To be able to see you?…
조금만 기다리면
If you just wait a little while…며칠 밤만 더 새우면
For just a few more sleepless nights…만나러 갈게
I'll come to see you
And just like that, we shift from endurance to motion. For waiting through nights to walking into them. While the waiting might have felt like a kind of paralyzing winter, the walking is a kind of spring.
I don't think that Spring Day promises a literal reunion. Rather, it argues that we have just ceased to be mere passengers on the train. The train was always going to keep moving.
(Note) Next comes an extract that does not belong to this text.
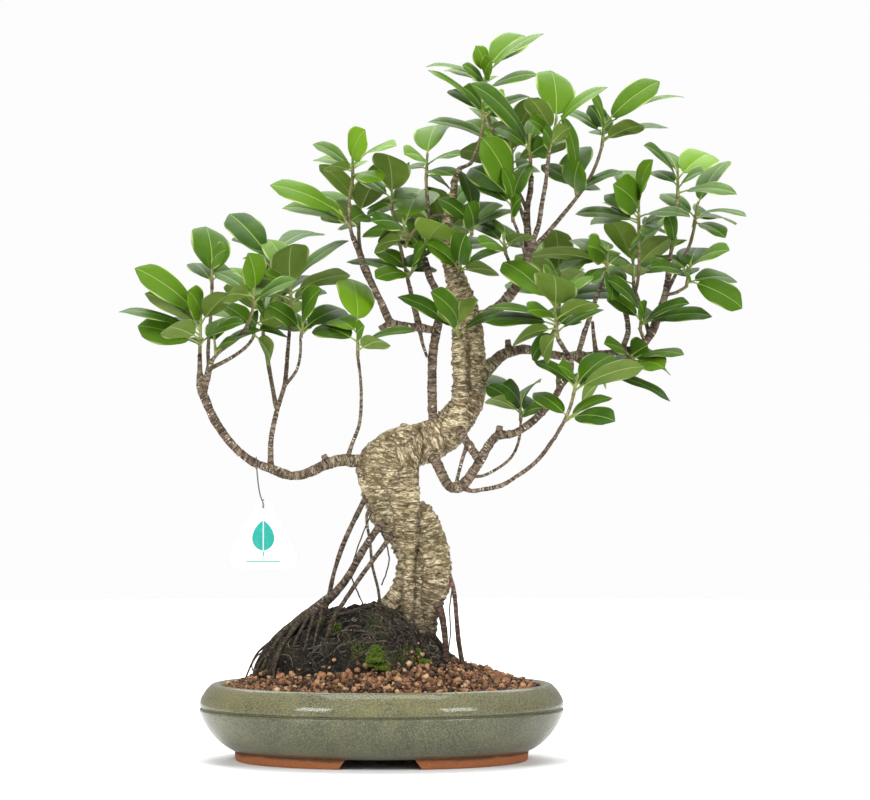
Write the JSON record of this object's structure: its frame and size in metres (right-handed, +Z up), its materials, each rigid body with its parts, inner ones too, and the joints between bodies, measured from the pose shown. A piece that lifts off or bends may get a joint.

The question was whether you were going to keep being moved.
The train that I was on that morning is still running its route somewhere between Boston and Washington DC. The Northeast Regional doesn't care that the year has turned. Somewhere, right now, someone else is on it, watching their own snow go past, having their own verses surface unbidden, not yet knowing that they are living in a frame older than they are. The train pierces forward. It always has. The question is whether you are alone on it, or whether you are, for some stretch of the journey, going somewhere with someone — and whether, when you find yourself alone again, you remember that the journey was real.
By every external measure, spring has come. The towering trees in my city are unconcerned with my chest; they do their work as I walk past them on my coffee run every morning. Yet, my heart feels like it was left behind in late February, the part of winter where you can almost believe it might end but cannot yet feel it. I don't know if we'll see each other again. I don't know if we're supposed to. What I know is that I am writing this in Spring about a moment in Winter, which is the only direction in which these things resolve. The right timing only ever announces itself in retrospect. Everything should make sense looking back, and that's why I'm looking back today.
It's currently May, yet it does not feel like Spring has come yet.
But I choose to no longer wait. And so I write.